* _COLLECTED DATA_:

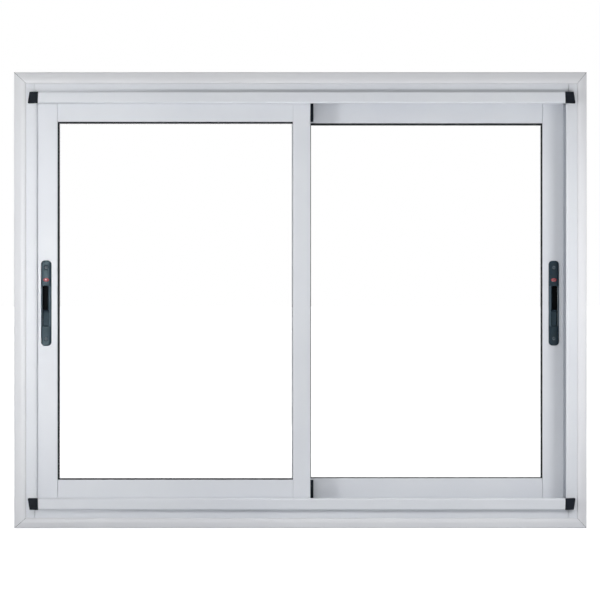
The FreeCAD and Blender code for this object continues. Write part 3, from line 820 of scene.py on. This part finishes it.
GASKETS = [gasket_strips(sash) for sash in HANDLES]
print("gasket strips have", [len(piece.data.polygons) for piece in GASKETS], "faces")

# %% [markdown]
# ## Corner caps and end blocks
#
# Black ABS caps close the ends of the two noses. A cap flares a little to its outer side, its corners and
# rim are well rounded, and its face is sunk by a third of a millimetre, as thick mouldings shrink. The
# blocks on the meeting stiles are plain bars with rounded edges. Both are stacks of the same rounded
# outline: it stays as it is up the side, and then shrinks while it rises, which rounds the rim.

# %% Caps and blocks
CAP_WIDTH, CAP_FLARE, CAP_LEAN, CAP_STEP = 18.4, 3.8, 0.9, 0.5
CAP_RADIUS, CAP_RIM = 1.5, 1.2
CAP_SINK = 0.35
BLOCK_LENGTH, BLOCK_RADIUS = 49.0, 1.2
CORNER_STEPS, STRAIGHT_STEPS = 8, 6
RIM_LOOPS, FACE_LOOPS = 8, 5


def stacked(corners, radius, depth, rim, sink):
    """Loops from the back up the side and over a quarter-round rim to a middle that is sunk a little.

    The rim's loops shrink by rim * (1 - cos t) while they rise by rim * sin t.
    """
    outer = rounded_loop(corners, radius, CORNER_STEPS, (STRAIGHT_STEPS,) * len(corners))
    middle_point = np.mean(corners, axis=0)
    spread = np.abs(outer - middle_point).max(axis=0)
    t = np.linspace(0, math.pi / 2, RIM_LOOPS)
    inner = np.linspace(0, 1, FACE_LOOPS + 1)[1:]
    shrink = np.concatenate([[1.0, 0.0, 0.0], rim * (1 - np.cos(t)), rim + (spread.min() - rim) * inner])
    rise = np.concatenate([[0.0, 0.0, depth / 2], depth - rim + rim * np.sin(t), depth - sink * inner])
    keep = 1 - shrink[:, None] / spread
    keep[0] = keep[-1] = 0
    loops = middle_point + (outer - middle_point) * keep[:, None]
    return loops[..., 0], loops[..., 1], np.repeat(rise[:, None], len(outer), axis=1)


def corner_cap(end, level):
    """Cap at one end of a nose: its foot line is the end away from the middle of the frame's height."""
    node = f"corner_cap_{level}_{end}"
    low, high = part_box(node)
    side = 1 if end == "right" else -1
    up = 1 if level == "bottom" else -1
    outer_x = high.x if side > 0 else low.x
    start = outer_x - side * (CAP_WIDTH + CAP_FLARE) * MM
    foot = low.z if up > 0 else high.z
    height = (high.z - low.z) / MM
    flared = (CAP_WIDTH + CAP_FLARE, height + CAP_STEP)
    corners = [(0, 0), (CAP_WIDTH, CAP_STEP), flared, (CAP_LEAN, height)]
    a, b, rise = stacked(corners, CAP_RADIUS, (high.y - low.y) / MM, CAP_RIM, CAP_SINK)
    origin = (start, high.y, foot)
    return make_piece(f"cap_{level}_{end}", [on_wall(origin, side * a, up * b, rise)], black_abs, "frame",
                      [node])


CAPS = [corner_cap(end, level) for level in ("bottom", "top") for end in ("left", "right")]
print("caps", [piece.name for piece in CAPS])


def end_blocks(sash):
    """Two bars beside the meeting stile, at its foot and at its head."""
    low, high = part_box(sash + "_end_blocks")
    half_x, half_y = (high.x - low.x) / 2 / MM, (high.y - low.y) / 2 / MM
    corners = box_corners(half_x, -half_y, half_y)
    a, b, rise = stacked(corners, BLOCK_RADIUS, BLOCK_LENGTH, rim=BLOCK_RADIUS, sink=0.0)
    middle_x, middle_y = (low.x + high.x) / 2, (low.y + high.y) / 2
    bars = []
    for start, way in ((low.z, 1), (high.z, -1)):
        bars.append(np.stack([middle_x + a * MM, middle_y + b * MM, start + way * rise * MM], axis=-1))
    return make_piece(sash + "_blocks", bars, black_abs, sash + "_sash",
                      [sash + "_end_blocks"])


BLOCKS = [end_blocks(sash) for sash in HANDLES]
print("blocks", [piece.name for piece in BLOCKS])

# %% [markdown]
# ## Mitre joints
#
# The trims meet in mitres at the four corners, and a hairline stays open between them. It is half a
# millimetre wide, so it shows as a faint grey line. It could be drawn in the material, but the trims have
# four widths, so every mitre has its own angle. The ends of a trim's own mesh hold its profile on the mitre
# plane, and a thin dark strip is laid along the points of that profile that look into the room.

# %% Mitre joints
MITRE_GAP = 0.5
MITRE_PROUD = 0.03
MITRE_DEEP = 0.3
shadowed_gap = moulded("shadowed joint", ("4A4E53", "52565B"), roughness=0.9, cell=0.0010,
                       depth=0.00002, specular=0.05)


def room_side(x, y):
    """Indices, from the lowest x up, of the points that lie behind no chord between two others."""
    order = np.lexsort((y, x))
    order = order[np.concatenate([[True], np.diff(x[order]) > WELD])]
    x, y = x[order], y[order]
    left, point, right = np.meshgrid(*[np.arange(len(x))] * 3, indexing="ij")
    inner = (left < point) & (point < right)
    way = (x[point] - x[left]) / np.where(inner, x[right] - x[left], 1)
    chord = y[left] + way * (y[right] - y[left])
    return order[~(inner & (y[point] > chord + WELD)).any(axis=(0, 2))]


def mitre_joint(end, level):
    """Strip along the mitre: each profile point, moved across by half the gap to both sides of it.

    It is clipped to the window's box, so that its end stays inside the outer corner.
    """
    mesh = nodes["trim_" + end].data
    points = np.empty(3 * len(mesh.vertices))
    mesh.vertices.foreach_get("co", points)
    points = points.reshape(-1, 3)
    upper = points[:, 2] > (cad_low.z + cad_high.z) / 2
    points = points[upper if level == "top" else ~upper]
    line = points[room_side(points[:, 0], points[:, 1])]
    line = line[1:] if end == "left" else line[:-1]
    along = line[-1] - line[0]
    across = np.array([-along[2], 0, along[0]]) / np.hypot(along[0], along[2]) * MITRE_GAP / 2 * MM
    front, back = line - (0, MITRE_PROUD * MM, 0), line + (0, MITRE_DEEP * MM, 0)
    loops = np.stack([front - across, front + across, back + across, back - across], axis=1)
    caps = [loops[index].mean(axis=0) + np.zeros((1, 4, 1)) for index in (0, -1)]
    strip = np.clip(np.concatenate([caps[0], loops, caps[1]]), cad_low, cad_high)
    return make_piece(f"mitre_{level}_{end}", [strip], shadowed_gap, "frame")


MITRES = [mitre_joint(end, level) for level in ("bottom", "top") for end in ("left", "right")]
print("mitre joints reach over, in mm", [round(1000 * piece.dimensions.x, 1) for piece in MITRES])

# %% [markdown]
# ## Screws in the jambs
#
# Four screws in each jamb hold the frame in the wall. They show when a sash is open. They are the same
# oval heads as on the handle, larger and of bright steel, turned to look along the window.

# %% Jamb screws
JAMB_SCREWS_FROM_MIDDLE = (-268.0, -172.0, 172.0, 268.0)
JAMB_SCREW_RADIUS = 4.6
JAMB_SCREW_CROWN = 1.6
JAMB_WEB = 3.2


def jamb_screws(end):
    """Heads on a jamb's web, between the two tracks; each one's place in mm, read as radians, turns it."""
    low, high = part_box("frame_jamb_" + end)
    side = 1 if end == "right" else -1
    web = (high.x if side > 0 else low.x) - side * JAMB_WEB * MM
    heads = []
    for offset in JAMB_SCREWS_FROM_MIDDLE:
        a, b, height = screw_head(JAMB_SCREW_RADIUS, JAMB_SCREW_CROWN, turned=offset)
        x = web - side * (height + JAMB_SCREW_CROWN) * MM
        heads.append(np.stack([x, a * MM, (low.z + high.z) / 2 + (b + offset) * MM], axis=-1))
    return make_piece(f"jamb_screws_{end}", heads, screw_steel, "frame")


JAMB_SCREWS = [jamb_screws(end) for end in ("left", "right")]
print("jamb screws", [len(piece.data.polygons) for piece in JAMB_SCREWS], "faces")

# %% [markdown]
# ## Floor, background and light
#
# The product picture has a pure white background. A white world does that for the rays that come from the
# camera, from a reflection or through glass, while a weaker world lights the object from all sides. The
# floor is pale and gets a glow for those same rays, so it turns white and still keeps the soft shadow under
# the window. Five soft ones share the work. Two tall narrow lamps stand close to the window: the left one
# throws the shadow of the front sash on the rear one, and the right one softens it. A beam from the front
# brightens the left side. Two wide beams cross, from low up to the head and from high down to the sill, so
# each nose has a thin shadow on its outer side and none on the sashes. One more lamp stands far outside, so
# the back can be looked at as well.

# %% World and floor
WORLD_LIGHT = 0.35
FLOOR_GLOW = 0.9
FLOOR_HALF = 150.0
FLOOR_BELOW = 0.0002


def seen_rays(tree):
    """1 for rays that come from the camera, a reflection or the glass, and 0 for the light itself."""
    path = add(tree, "LightPath")
    first = add(tree, "Math", operation="MAXIMUM")
    tree.links.new(path.outputs["Is Camera Ray"], first.inputs[0])
    tree.links.new(path.outputs["Is Glossy Ray"], first.inputs[1])
    second = add(tree, "Math", operation="MAXIMUM")
    tree.links.new(first.outputs[0], second.inputs[0])
    tree.links.new(path.outputs["Is Transmission Ray"], second.inputs[1])
    return second.outputs[0]


def white_world():
    """World that is white where it is seen and weaker as a light."""
    world = bpy.data.worlds.new("studio")
    world.use_nodes = True
    tree = world.node_tree
    tree.nodes.clear()
    strength = add(tree, "MapRange", {
        "Value": seen_rays(tree),
        "To Min": WORLD_LIGHT,
        "To Max": 1.0,
    })
    light = add(tree, "Background", {"Color": (1, 1, 1, 1), "Strength": strength.outputs["Result"]})
    add(tree, "OutputWorld", {"Surface": light.outputs["Background"]})
    bpy.context.scene.world = world


def studio_floor(height):
    """Pale floor far wider than the picture, just under the window."""
    corners = np.array(box_corners(FLOOR_HALF, -FLOOR_HALF, FLOOR_HALF))
    points = np.column_stack([corners, np.full(4, height)])
    mesh = bpy.data.meshes.new("floor")
    mesh.from_pydata(points.tolist(), [], [(0, 1, 2, 3)])
    material, tree = new_tree("pale studio floor")
    diffuse = add(tree, "BsdfDiffuse", {"Color": linear("C4C6C9")})
    glow_level = add(tree, "MapRange", {"Value": seen_rays(tree), "To Min": 0.0, "To Max": FLOOR_GLOW})
    glow = add(tree, "Emission", {"Color": (1, 1, 1, 1), "Strength": glow_level.outputs["Result"]})
    both = add(tree, "AddShader")
    tree.links.new(diffuse.outputs[0], both.inputs[0])
    tree.links.new(glow.outputs[0], both.inputs[1])
    finish_tree(tree, both.outputs[0])
    mesh.materials.append(material)
    floor = bpy.data.objects.new("floor", mesh)
    bpy.context.scene.collection.objects.link(floor)
    floor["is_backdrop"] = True


white_world()
studio_floor(cad_low.z - FLOOR_BELOW)
print("world", bpy.context.scene.world.name, "and floor", round(2 * FLOOR_HALF), "m wide")

# %% Lamps
# Each has its place, the point it faces, its watts, its width and height, and its spread in degrees.
LAMPS = {
    "left lamp": ((-0.84, -0.59, 0.51), (1.3, 0, 0.47), 2.1, (0.14, 0.66), 96),
    "right lamp": ((0.73, -0.35, 0.47), (0.02, 0, 0.47), 1.05, (0.14, 0.72), 180),
    "front beam": ((-0.85, -2.0, 0.47), (-0.70, 0, 0.47), 0.87, (0.2, 1.1), 28),
    "beam to the head": ((0, -1.1, 0.02), (0, 0, 0.95), 0.88, (1.4, 0.1), 50),
    "beam to the sill": ((0, -1.1, 0.93), (0, 0, 0), 0.65, (1.4, 0.1), 50),
    "back lamp": ((0, 3.6, 1.3), (0, 0, 0.47), 22.0, (1.4, 1.0), 180),
}


def soft_lamp(name, place, aim, power, size, spread):
    """Rectangular lamp that faces a point, hidden from the camera; spread is its full opening in degrees."""
    data = bpy.data.lights.new(name, "AREA")
    data.shape = "RECTANGLE"
    data.size, data.size_y = size
    data.energy = power
    data.spread = math.radians(spread)
    lamp = bpy.data.objects.new(name, data)
    lamp.location = place
    way = Vector(aim) - lamp.location
    lamp.rotation_euler = way.to_track_quat("-Z", "Y").to_euler()
    lamp.visible_camera = False
    lamp.visible_transmission = False
    bpy.context.scene.collection.objects.link(lamp)


for name, settings in LAMPS.items():
    soft_lamp(name, *settings)
print("lamps", list(LAMPS))

# %% [markdown]
# ## Size against the CAD model
#
# The visual model should stay inside the CAD model's box, so the script prints how far its box reaches past
# the CAD box on each side.

# %% Sizes against the CAD box
low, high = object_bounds()
for text, growth in (("low side", cad_low - low), ("high side", high - cad_high)):
    print("grown in mm at the", text, [round(1000 * v, 2) for v in growth])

* _WRITTEN TASK_:
Return a word-for-word copy of the lines from the beginning of the listing to the line holding "sunk a little.", both kept.

* _COMPLETED TASK_:
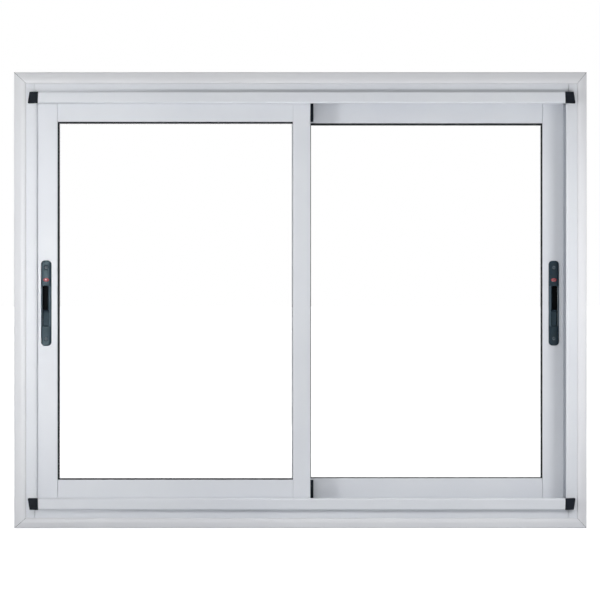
The FreeCAD and Blender code for this object continues. Write part 3, from line 820 of scene.py on. This part finishes it.
GASKETS = [gasket_strips(sash) for sash in HANDLES]
print("gasket strips have", [len(piece.data.polygons) for piece in GASKETS], "faces")

# %% [markdown]
# ## Corner caps and end blocks
#
# Black ABS caps close the ends of the two noses. A cap flares a little to its outer side, its corners and
# rim are well rounded, and its face is sunk by a third of a millimetre, as thick mouldings shrink. The
# blocks on the meeting stiles are plain bars with rounded edges. Both are stacks of the same rounded
# outline: it stays as it is up the side, and then shrinks while it rises, which rounds the rim.

# %% Caps and blocks
CAP_WIDTH, CAP_FLARE, CAP_LEAN, CAP_STEP = 18.4, 3.8, 0.9, 0.5
CAP_RADIUS, CAP_RIM = 1.5, 1.2
CAP_SINK = 0.35
BLOCK_LENGTH, BLOCK_RADIUS = 49.0, 1.2
CORNER_STEPS, STRAIGHT_STEPS = 8, 6
RIM_LOOPS, FACE_LOOPS = 8, 5


def stacked(corners, radius, depth, rim, sink):
    """Loops from the back up the side and over a quarter-round rim to a middle that is sunk a little.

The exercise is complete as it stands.